▶ _OBJECTIVE_: Print the full listing exactly.

[Start RECORDED INFORMATION]

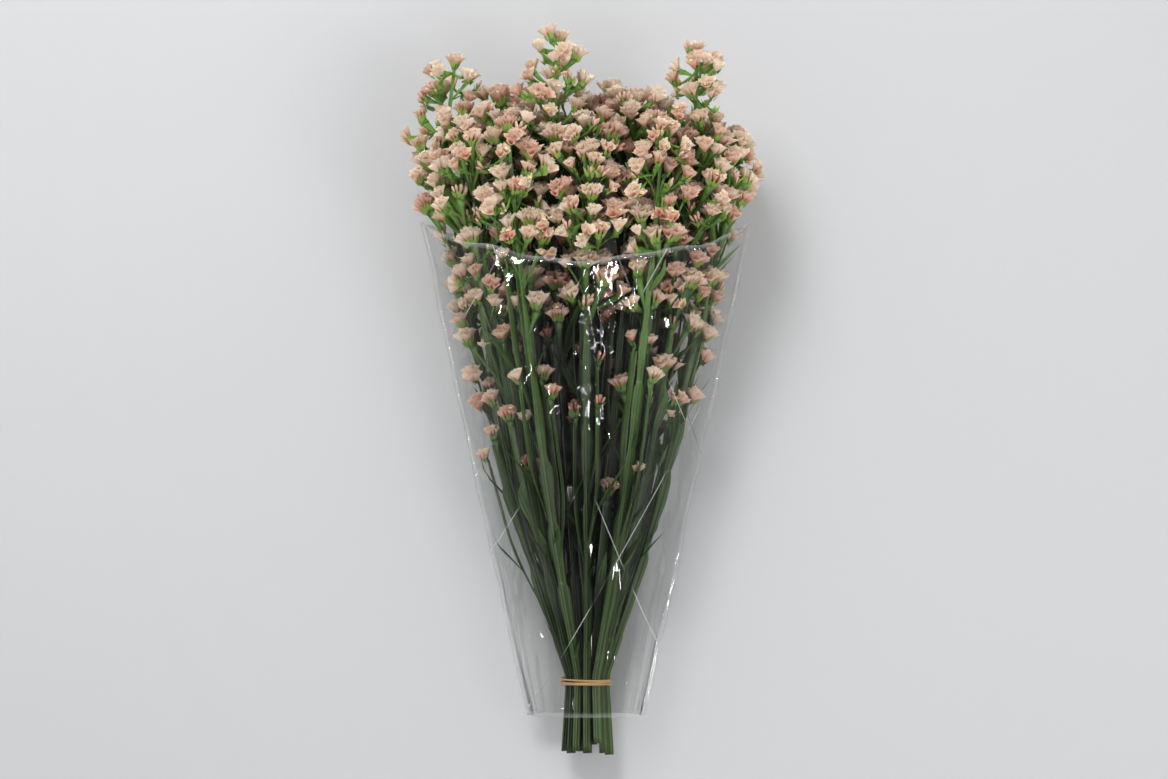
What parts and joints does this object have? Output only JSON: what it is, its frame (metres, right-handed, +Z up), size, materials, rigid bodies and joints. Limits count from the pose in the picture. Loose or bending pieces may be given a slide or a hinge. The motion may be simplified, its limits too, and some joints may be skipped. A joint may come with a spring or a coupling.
{
  "type": "sleeved bunch of statice",
  "caption": "Cut statice lying on its side: winged green stems banded at the foot, open branched heads of peach papery flower combs, in a tapered clear film sleeve.",
  "frame": {"origin": "middle of the whole lying bunch, on the surface it lies on", "axes": "+Z up from the surface, +Y along the stems from the cut ends to the flowers, +X across the bunch"},
  "size_m": [0.3156, 0.6504, 0.1823],
  "materials": {
    "stem_green": null,
    "flower_peach": "dry papery petals, matte, slightly translucent",
    "clear_film": "clear crinkled polypropylene film",
    "rubber_band": "matte natural rubber"
  },
  "bodies": {
    "root": {"stalk_01": "stem_green", "stalk_02": "stem_green", "stalk_03": "stem_green", "stalk_04": "stem_green", "stalk_05": "stem_green", "stalk_06": "stem_green", "stalk_07": "stem_green", "stalk_08": "stem_green", "stalk_09": "stem_green", "stalk_10": "stem_green", "stalk_11": "stem_green", "stalk_12": "stem_green", "stalk_13": "stem_green", "stalk_14": "stem_green", "stalk_15": "stem_green", "stalk_16": "stem_green", "stalk_17": "stem_green", "stalk_18": "stem_green", "stalk_19": "stem_green", "head_01": "flower_peach", "head_02": "flower_peach", "head_03": "flower_peach", "head_04": "flower_peach", "head_05": "flower_peach", "head_06": "flower_peach", "head_07": "flower_peach", "head_08": "flower_peach", "head_09": "flower_peach", "head_10": "flower_peach", "head_11": "flower_peach", "head_12": "flower_peach", "head_13": "flower_peach", "head_14": "flower_peach", "head_15": "flower_peach", "head_16": "flower_peach", "head_17": "flower_peach", "head_18": "flower_peach", "head_19": "flower_peach", "sleeve": "clear_film", "band": "rubber_band"}
  },
  "joints": []
}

[End RECORDED INFORMATION]

▶ _WRITTEN RESPONSE_:
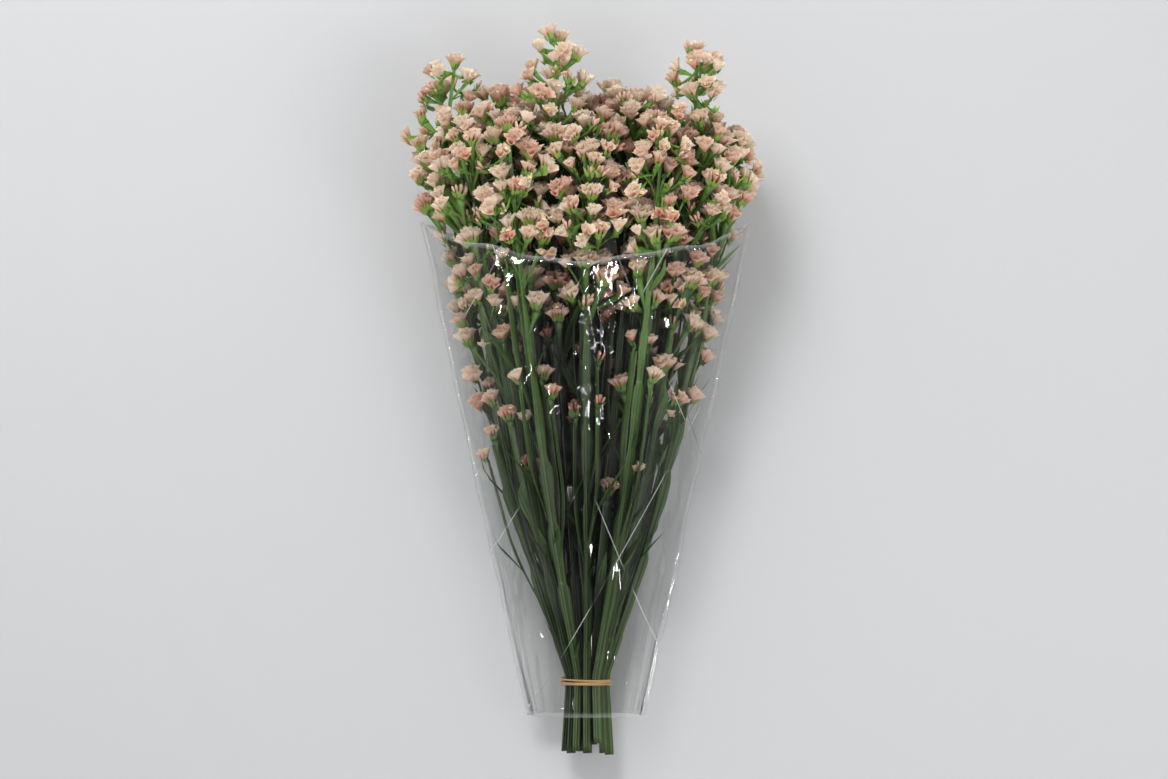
What parts and joints does this object have? Output only JSON: what it is, its frame (metres, right-handed, +Z up), size, materials, rigid bodies and joints. Limits count from the pose in the picture. Loose or bending pieces may be given a slide or a hinge. The motion may be simplified, its limits too, and some joints may be skipped. A joint may come with a spring or a coupling.
{
  "type": "sleeved bunch of statice",
  "caption": "Cut statice lying on its side: winged green stems banded at the foot, open branched heads of peach papery flower combs, in a tapered clear film sleeve.",
  "frame": {"origin": "middle of the whole lying bunch, on the surface it lies on", "axes": "+Z up from the surface, +Y along the stems from the cut ends to the flowers, +X across the bunch"},
  "size_m": [0.3156, 0.6504, 0.1823],
  "materials": {
    "stem_green": null,
    "flower_peach": "dry papery petals, matte, slightly translucent",
    "clear_film": "clear crinkled polypropylene film",
    "rubber_band": "matte natural rubber"
  },
  "bodies": {
    "root": {"stalk_01": "stem_green", "stalk_02": "stem_green", "stalk_03": "stem_green", "stalk_04": "stem_green", "stalk_05": "stem_green", "stalk_06": "stem_green", "stalk_07": "stem_green", "stalk_08": "stem_green", "stalk_09": "stem_green", "stalk_10": "stem_green", "stalk_11": "stem_green", "stalk_12": "stem_green", "stalk_13": "stem_green", "stalk_14": "stem_green", "stalk_15": "stem_green", "stalk_16": "stem_green", "stalk_17": "stem_green", "stalk_18": "stem_green", "stalk_19": "stem_green", "head_01": "flower_peach", "head_02": "flower_peach", "head_03": "flower_peach", "head_04": "flower_peach", "head_05": "flower_peach", "head_06": "flower_peach", "head_07": "flower_peach", "head_08": "flower_peach", "head_09": "flower_peach", "head_10": "flower_peach", "head_11": "flower_peach", "head_12": "flower_peach", "head_13": "flower_peach", "head_14": "flower_peach", "head_15": "flower_peach", "head_16": "flower_peach", "head_17": "flower_peach", "head_18": "flower_peach", "head_19": "flower_peach", "sleeve": "clear_film", "band": "rubber_band"}
  },
  "joints": []
}